Records for the exercise >>
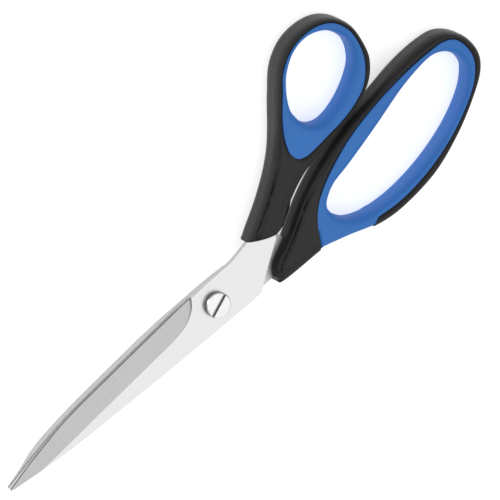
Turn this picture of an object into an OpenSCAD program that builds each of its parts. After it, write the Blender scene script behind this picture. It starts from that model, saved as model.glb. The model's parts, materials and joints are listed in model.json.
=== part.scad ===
// Office scissors, 10 inch class, right-handed, drawn closed and lying flat.
// X runs from the blade tips to the bows, Y points to the thumb bow, Z is up.

/* [Blades] */
// Thickness of each blade blank
blade_t = 2.4; // [2.0:0.1:2.8]
// Running gap between the two blades
blade_gap = 0.1; // [0.08:0.01:0.2]
// Thickness left at the ground edge
edge_t = 0.9; // [0.6:0.1:1.2]
// Width of the wide ground bevel
bevel_w = 8.2; // [7:0.1:9]

/* [Pivot] */
// Diameter of the screw head
head_d = 10.4; // [9:0.1:11]
// Height of the screw head above the upper blade
head_h = 2.2; // [1.6:0.1:2.6]
// Width of the screwdriver slot
slot_w = 1.1; // [0.7:0.1:1.2]
// Diameter of the shoulder that the upper blade turns on
shoulder_d = 6; // [5:0.1:7]
// Diameter of the threaded end
thread_d = 5; // [4:0.1:5.5]
// Across flats of the nut
nut_af = 8; // [7.5:0.1:9]
// Height of the nut
nut_h = 2.7; // [2.4:0.1:2.7]
// Diameter of the friction washer between the blades
washer_d = 11; // [9:0.1:12]

/* [Handles] */
// Thickness of both handles
handle_t = 12.5; // [12:0.1:13]
// Edge rounding of the hard handle shells
shell_r = 2.6; // [1.5:0.1:3]
// How far the soft lining bulges into the bow
lining_bulge = 2.4; // [1:0.1:2.8]
// Distance from the blades' pivot to the middle of the closed outline, along X
pivot_x = -17.3; // [-19:0.1:-15]
// Distance from the blades' pivot to the middle of the closed outline, along Y
pivot_y = -23.3; // [-25:0.1:-21]

/* [Hidden] */
$fn = 96;
mate_z = handle_t / 2;
upper_z = mate_z + blade_gap / 2;
lower_z = mate_z - blade_gap / 2 - blade_t;
upper_top = upper_z + blade_t;
head_gap = 0.05;
bore_gap = 0.03;
recess = 0.15;
washer_play = 0.04;
washer_t = blade_gap + 2 * recess - washer_play;
spring_t = 0.6;
nut_z = lower_z - spring_t - nut_h;
seam_gap = 0.02;
// Largest share of a rib's width that rounding may take
round_share = 0.6;
// Intervals up the seam wall
seam_rows = 12;
steps = 5;
rim_drop = 0.3;
core_w = 2.4;
core_r = 1;
core_min = 0.8;
lip_gap = 0.3;
black = [0.16, 0.16, 0.17];
blue = [0.26, 0.47, 0.77];
steel = [0.82, 0.83, 0.84];

// Closed and open curves that pass through hand-set points
function knot(a, b, c, d, t) = (2 * b + (c - a) * t + (2 * a - 5 * b + 4 * c - d) * t * t
    + (3 * b - a - 3 * c + d) * t * t * t) / 2;
function loop(p, n = steps) = let (k = len(p))
    [for (i = [0 : k - 1], j = [0 : n - 1])
        knot(p[(i + k - 1) % k], p[i], p[(i + 1) % k], p[(i + 2) % k], j / n)];
function bend(p, n = steps) = let (k = len(p) - 1)
    [for (i = [0 : k - 1], j = [0 : n - 1]) knot(p[max(i - 1, 0)], p[i], p[i + 1], p[min(i + 2, k)], j / n),
        p[k]];
function flip(p) = [for (i = [len(p) - 1 : -1 : 0]) [p[i][0], -p[i][1]]];

// A closed tube whose cross-sections are the rows of rings
module sweep(rings) {
    n = len(rings);
    m = len(rings[0]);
    polyhedron(points = [for (r = rings) each r],
        faces = [for (i = [0 : n - 1], j = [0 : m - 1])
            let (a = i * m + j, b = i * m + (j + 1) % m, c = ((i + 1) % n) * m + (j + 1) % m,
                d = ((i + 1) % n) * m + j)
            each [[a, c, b], [a, d, c]]], convexity = 6);
}

// Hard shell between the seam and the outer edge, rounded along the outer edge.
// From station first to station last only a slim core is left, under the soft grip.
function shell_rings(seam, edge, first = 1, last = 0) = [for (i = [0 : len(seam) - 1])
    let (cored = i >= first && i <= last, s = seam[i], v = edge[i] - s, w = norm(v),
        e = cored ? s + v * max(core_min, w - core_w) / w : edge[i],
        r = min(cored ? core_r : shell_r, round_share * norm(e - s)),
        low = cored ? core_w : 0, high = handle_t - low)
    concat([[s[0], s[1], low], [s[0], s[1], high]],
        [for (a = [90, 60, 30, 0])
            let (q = e - v * r * (1 - cos(a)) / w) [q[0], q[1], high - r + r * sin(a)]],
        [for (a = [0, 30, 60, 90])
            let (q = e - v * r * (1 - cos(a)) / w) [q[0], q[1], low + r - r * sin(a)]])];

// Soft lining between the seam and the hole, bulging inwards at half height
function lining_ring(s, hole) = let (v = s - hole, w = norm(v), b = min(lining_bulge, round_share * w))
    [for (a = [-90 : 30 : 90]) let (q = hole + v * (b / w) * (1 - cos(a)))
        [q[0], q[1], mate_z + (mate_z - rim_drop) * sin(a)]];

// Lining with the part that wraps the core, from station first to station last, as far as the outer edge
function grip_rings(seam, hole, edge, first = 1, last = 0) = [for (i = [0 : len(seam) - 1])
    let (v = seam[i] - hole[i], s = hole[i] + v * (1 - seam_gap / norm(v)), e = edge[i], u = e - s,
        w = norm(u), c = s + u * max(core_min, w - core_w) / w, lip = s + u * lip_gap / w,
        r = min(shell_r, round_share * w), wrap = i >= first && i <= last)
    concat(wrap
        ? concat([for (a = [90, 45, 0]) let (q = e - u * r * (1 - cos(a)) / w)
                [q[0], q[1], handle_t - r + r * sin(a)]],
            [for (a = [0, 45, 90]) let (q = e - u * r * (1 - cos(a)) / w) [q[0], q[1], r - r * sin(a)]],
            [[lip[0], lip[1], 0], [lip[0], lip[1], core_w], [c[0], c[1], core_w],
                [c[0], c[1], handle_t - core_w], [s[0], s[1], handle_t - core_w]])
        : [for (k = [seam_rows - 1 : -1 : 1])
            [s[0], s[1], rim_drop + (handle_t - 2 * rim_drop) * k / seam_rows]],
        [[s[0], s[1], rim_drop]], lining_ring(s, hole[i]), [[s[0], s[1], handle_t - (wrap ? 0 : rim_drop)]])];

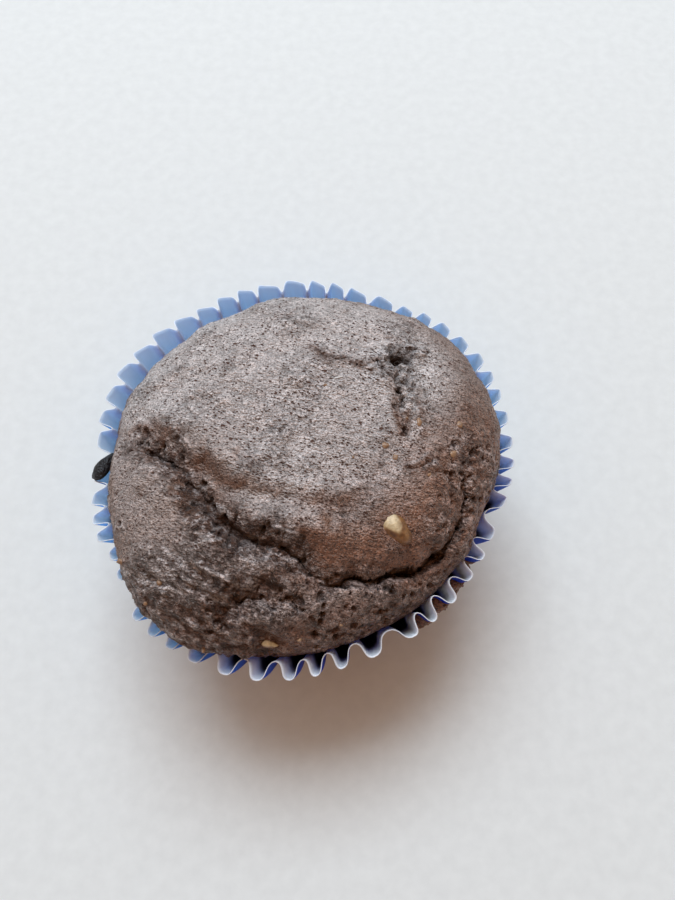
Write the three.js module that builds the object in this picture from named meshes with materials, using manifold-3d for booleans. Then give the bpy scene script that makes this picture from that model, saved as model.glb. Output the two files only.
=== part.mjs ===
// A chocolate muffin with nut pieces, baked in a pleated paper case.
// Millimetres, +Z up. The origin is the middle of the case's base, on the surface it stands on.
// -Y is the front: the crust's main fold and the largest nut piece lie on that side.

import * as THREE from "three";
import { mergeVertices } from "three/addons/utils/BufferGeometryUtils.js";
import Module from "manifold-3d";

const wasm = await Module();
wasm.setup();

// ---------------------------------------------------------------- driving dimensions

const BASE_RADIUS = 25; // flat bottom of the case
const RIM_HEIGHT = 30;
const PLEAT_DEPTH = 2.55; // ridge to valley at the rim; it fades to nothing at the base
const PLEAT_FADE = 0.8; // under 1, the pleats are already deep low on the wall
const DEPTH_WAVES = [[1, 0.25, -75]]; // deeper at the front: harmonic, amplitude in mm, degrees
const PAPER = 0.4; // thickness of the case's wall
const GAP = 0.3; // clearance between pieces that touch
const PACKED_GAP = 0.42; // the same between crumb and paper, measured along the radius
const POCKET_GAP = 0.39; // round a nut piece, whose flat faces lie inside its corners

const CRUST_TOP = 42.5; // height of the crown before its folds
const DOME_POWER = 2.3; // 2 is an ellipse, more is a flatter top with a fuller shoulder
const FLUTE_SHARE = 0.28; // how far the crumb fills the pleats, as a share of their depth

// Where each pleat stands, in degrees from +X: they are crowded here and spread there.
const PLEAT_AT = [
  6.2, 13.4, 20.4, 26, 31.9, 38.8, 45.6, 51.8, 57.7, 64.6, 74.7, 80.5, 86.6, 92.9, 102.4, 108.9,
  115.2, 122, 129, 136.6, 144, 151.6, 159.3, 166.9, 172.4, 183.5, 190.2, 196, 201, 207, 212.8,
  218.5, 224.1, 230, 235.5, 242.3, 250.8, 259.1, 267.4, 274, 281, 289.9, 302.4, 309, 316.5,
  324.8, 331.4, 338.2, 349.5, 354.5, 359.9,
];
// Ridges pressed in at the rim: the pleat's number in PLEAT_AT and the depth in mm.
const PRESSED_IN = { 29: 0.5, 30: 0.4, 31: 1.8 };

// Each list holds a value for every 15 degrees round the muffin: the rim over the ridges, the
// crown's widest radius, and the height at which the crown is widest.
const RIM_WIDE = [
  35.0, 35.6, 36.5, 35.9, 34.4, 34.3, 35.0, 34.8, 34.8, 35.7, 36.5, 35.7,
  34.3, 35.3, 34.8, 36.1, 35.6, 35.1, 34.0, 32.9, 32.8, 32.8, 32.8, 33.4,
];
const CROWN_WIDE = [
  32.0, 32.9, 33.2, 33.0, 31.6, 30.9, 31.3, 31.2, 30.9, 31.6, 32.2, 31.9,
  31.0, 31.5, 32.6, 33.2, 33.6, 31.5, 30.4, 29.5, 29.3, 29.4, 30.1, 30.2,
];
const CROWN_LOW = [
  29.6, 30.0, 28.7, 28.0, 28.4, 27.4, 26.0, 26.0, 25.7, 25.2, 24.7, 26.7,
  30.3, 31.0, 31.0, 30.5, 29.8, 27.6, 26.6, 26.2, 26.0, 26.2, 27.2, 28.6,
];

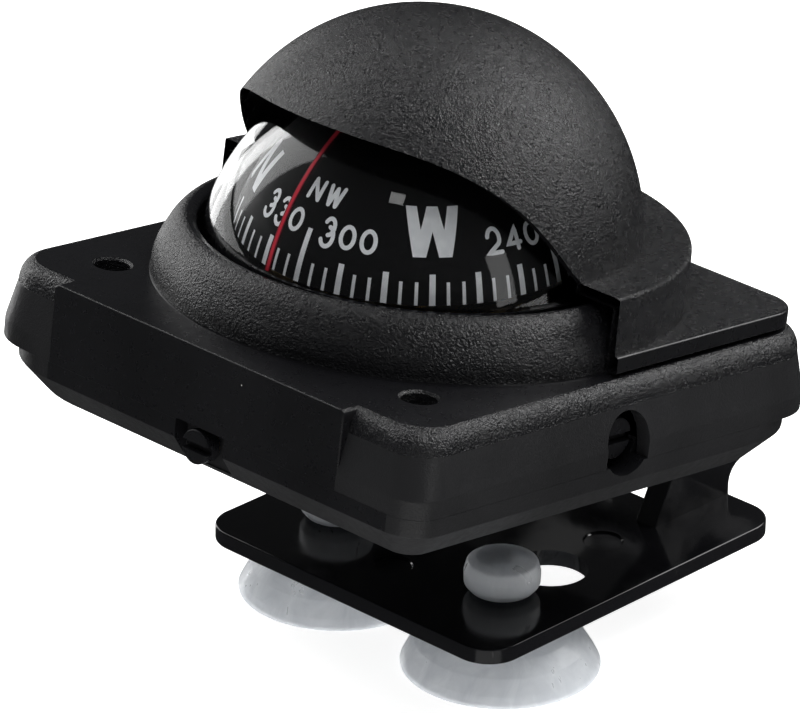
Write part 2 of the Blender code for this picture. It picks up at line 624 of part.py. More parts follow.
def make_compensator(tag, radii, head_end, far_end, head_length, magnets):
    """A shaft between two points, with a slotted head and a cross magnet on either side."""
    start, end = Vector(far_end), Vector(head_end)
    along = (end - start).normalized()
    across = Vector((-along.y, along.x, 0))
    up = Vector((0, 0, 1))
    neck = end - along * head_length
    shaft_r, head_r = radii
    shaft = rod(f"compensator_shaft_{tag}", start, neck + along * 0.5, shaft_r, HOUSING, "brass")
    join(shaft, rod(f"shaft_head_{tag}", neck, end, head_r, HOUSING))
    low = end - along * 1.1 - across * 4 - up * 0.6
    high = end + along * 1.0 + across * 4 + up * 0.6
    lowest = [min(a, b) for a, b in zip(low, high)]
    highest = [max(a, b) for a, b in zip(low, high)]
    cut(shaft, block(f"head_slot_{tag}", lowest, highest, HOUSING))
    middle = end - along * end.dot(along)
    for side, magnet in zip((1, -1), magnets):
        spot = middle + along * 10.5 * side
        name = f"compensator_magnet_{magnet}"
        cut(shaft, rod(name + "_bore", spot - up * 5, spot + up * 5, 1.4, HOUSING, sides=SMALL))
        rod(name, spot - up * 2.0, spot + up * 2.0, 1.1, HOUSING, "magnet", SMALL)


def make_compensators():
    shaft_r, head_r, z = SHAFT_EW
    make_compensator(
        "ew", (shaft_r, head_r), (38.6, 0, z), (-14, 0, z), 2.8, ("ew_right", "ew_left")
    )
    cradle = block("compensator_cradle", (-5, -6, -15.6), (8, 6, z), HOUSING, "black_satin")
    cut(cradle, rod("cradle_upper", (-9, 0, z), (12, 0, z), shaft_r + GAP, HOUSING))
    shaft_r, head_r, z = SHAFT_NS
    x = SHAFT_NS_X
    make_compensator(
        "ns", (shaft_r, head_r), (x, -41.1, z), (x, 14, z), 2.3, ("ns_front", "ns_rear")
    )
    cut(cradle, rod("cradle_lower", (x, -9, z), (x, 9, z), shaft_r + GAP, HOUSING))


# ---------------------------------------------------------------- hood

def hood_profile():
    """The hood's shell: half dome, flat boss top and a thin skirt round the collar."""
    start = math.degrees(math.asin((HOOD_BOSS_Z - HOOD_Z) / HOOD_R))
    inner_r = HOOD_R - HOOD_WALL
    under = HOOD_BOSS_Z - 1.6
    skirt_z = HOOD_PLATE_Z[0] + 0.2
    points = [(0, HOOD_Z + HOOD_R)] + arc(HOOD_R, (0, HOOD_Z), 90, start, 7)[1:]
    points += [(36.3, HOOD_BOSS_Z), (36.8, HOOD_BOSS_Z - 0.5)]
    points += [(HOOD_BOSS_R, skirt_z), (35.75, skirt_z), (35.75, under)]
    points += arc(inner_r, (0, HOOD_Z), 0, 90, 7)[:-1]
    return points + [(0, HOOD_Z + inner_r)]


def make_hood():
    hood = turned("hood", hood_profile(), HOUSING, "black_textured")
    low, high = HOOD_PLATE_Z
    outline = [(x, y) for x, y in square_outline(HOOD_PLATE_HALF, TOP_CORNER)]
    plate = flat_outline("hood_plate", outline, high - low, HOUSING, at=(0, 0, (low + high) / 2))
    cut(plate, rod("plate_hole", (0, 0, -3), (0, 0, 9), 36.4, HOUSING, sides=ROUND))
    pegs = [
        rod(f"peg_{i}", (x, MOUNT_PITCH, -3.0), (x, MOUNT_PITCH, 1.5), 2.1, HOUSING, sides=SMALL)
        for i, x in enumerate((-MOUNT_PITCH, MOUNT_PITCH))
    ]
    # The opening's edge in side view: up from the boss, then curving forward to the peak.
    brow = [(-0.5, HOOD_BOSS_Z - 0.25), (-9.2, 20.6), (-12.8, 23.7), (-16.8, 26.1), (-26.5, 29.2)]
    front = [(-60, -9), (-0.5, -9)] + brow + [(-60, 30)]
    opening = flat_outline("hood_opening", front, 100, HOUSING, turn=SIDEWAYS)
    join(hood, plate, *pegs)
    cut(hood, opening)


make_bracket()
make_cups()
make_hinge_hardware()
make_upper_housing()
make_lower_housing()
make_case_screws()
make_dome()
make_bowl()
make_capsule_clamp()
make_lubber_line()
make_gimbal()
make_yoke()
make_card()
make_compensators()
make_hood()
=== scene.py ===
"""Looks for the dash-mount dome compass: finer pieces, materials, lights and the camera.

Lengths in the helpers are millimetres and angles degrees. HOUSING is the tilted housing's
frame, with its origin on the dome's axis at the flat top face. BRACKET has its origin under
that axis at the top of the bracket's plate. Directions of lights and of the camera are an
azimuth, 0 in front of the compass and 90 at its right, and an elevation.
"""

import json
import math

import bmesh
import bpy
from mathutils import Matrix, Vector


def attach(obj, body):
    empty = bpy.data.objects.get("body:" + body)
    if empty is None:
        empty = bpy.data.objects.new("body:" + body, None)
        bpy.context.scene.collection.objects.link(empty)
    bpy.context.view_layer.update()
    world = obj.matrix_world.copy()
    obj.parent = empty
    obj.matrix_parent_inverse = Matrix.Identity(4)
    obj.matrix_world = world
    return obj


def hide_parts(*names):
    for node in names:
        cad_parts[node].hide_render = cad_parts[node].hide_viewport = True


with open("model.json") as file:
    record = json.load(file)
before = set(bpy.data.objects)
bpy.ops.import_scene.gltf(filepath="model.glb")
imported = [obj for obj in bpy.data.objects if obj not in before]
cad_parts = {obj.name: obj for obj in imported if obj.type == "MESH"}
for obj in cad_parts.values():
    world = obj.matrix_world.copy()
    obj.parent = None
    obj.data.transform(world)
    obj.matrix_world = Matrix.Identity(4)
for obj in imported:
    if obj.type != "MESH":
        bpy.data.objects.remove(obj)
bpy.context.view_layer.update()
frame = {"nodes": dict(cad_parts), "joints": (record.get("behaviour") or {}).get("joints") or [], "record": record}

MM = 0.001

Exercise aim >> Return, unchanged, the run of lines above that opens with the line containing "make_bracket()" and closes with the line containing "obj.matrix_world = world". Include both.

Worked answer >>
make_bracket()
make_cups()
make_hinge_hardware()
make_upper_housing()
make_lower_housing()
make_case_screws()
make_dome()
make_bowl()
make_capsule_clamp()
make_lubber_line()
make_gimbal()
make_yoke()
make_card()
make_compensators()
make_hood()
=== scene.py ===
"""Looks for the dash-mount dome compass: finer pieces, materials, lights and the camera.

Lengths in the helpers are millimetres and angles degrees. HOUSING is the tilted housing's
frame, with its origin on the dome's axis at the flat top face. BRACKET has its origin under
that axis at the top of the bracket's plate. Directions of lights and of the camera are an
azimuth, 0 in front of the compass and 90 at its right, and an elevation.
"""

import json
import math

import bmesh
import bpy
from mathutils import Matrix, Vector


def attach(obj, body):
    empty = bpy.data.objects.get("body:" + body)
    if empty is None:
        empty = bpy.data.objects.new("body:" + body, None)
        bpy.context.scene.collection.objects.link(empty)
    bpy.context.view_layer.update()
    world = obj.matrix_world.copy()
    obj.parent = empty
    obj.matrix_parent_inverse = Matrix.Identity(4)
    obj.matrix_world = world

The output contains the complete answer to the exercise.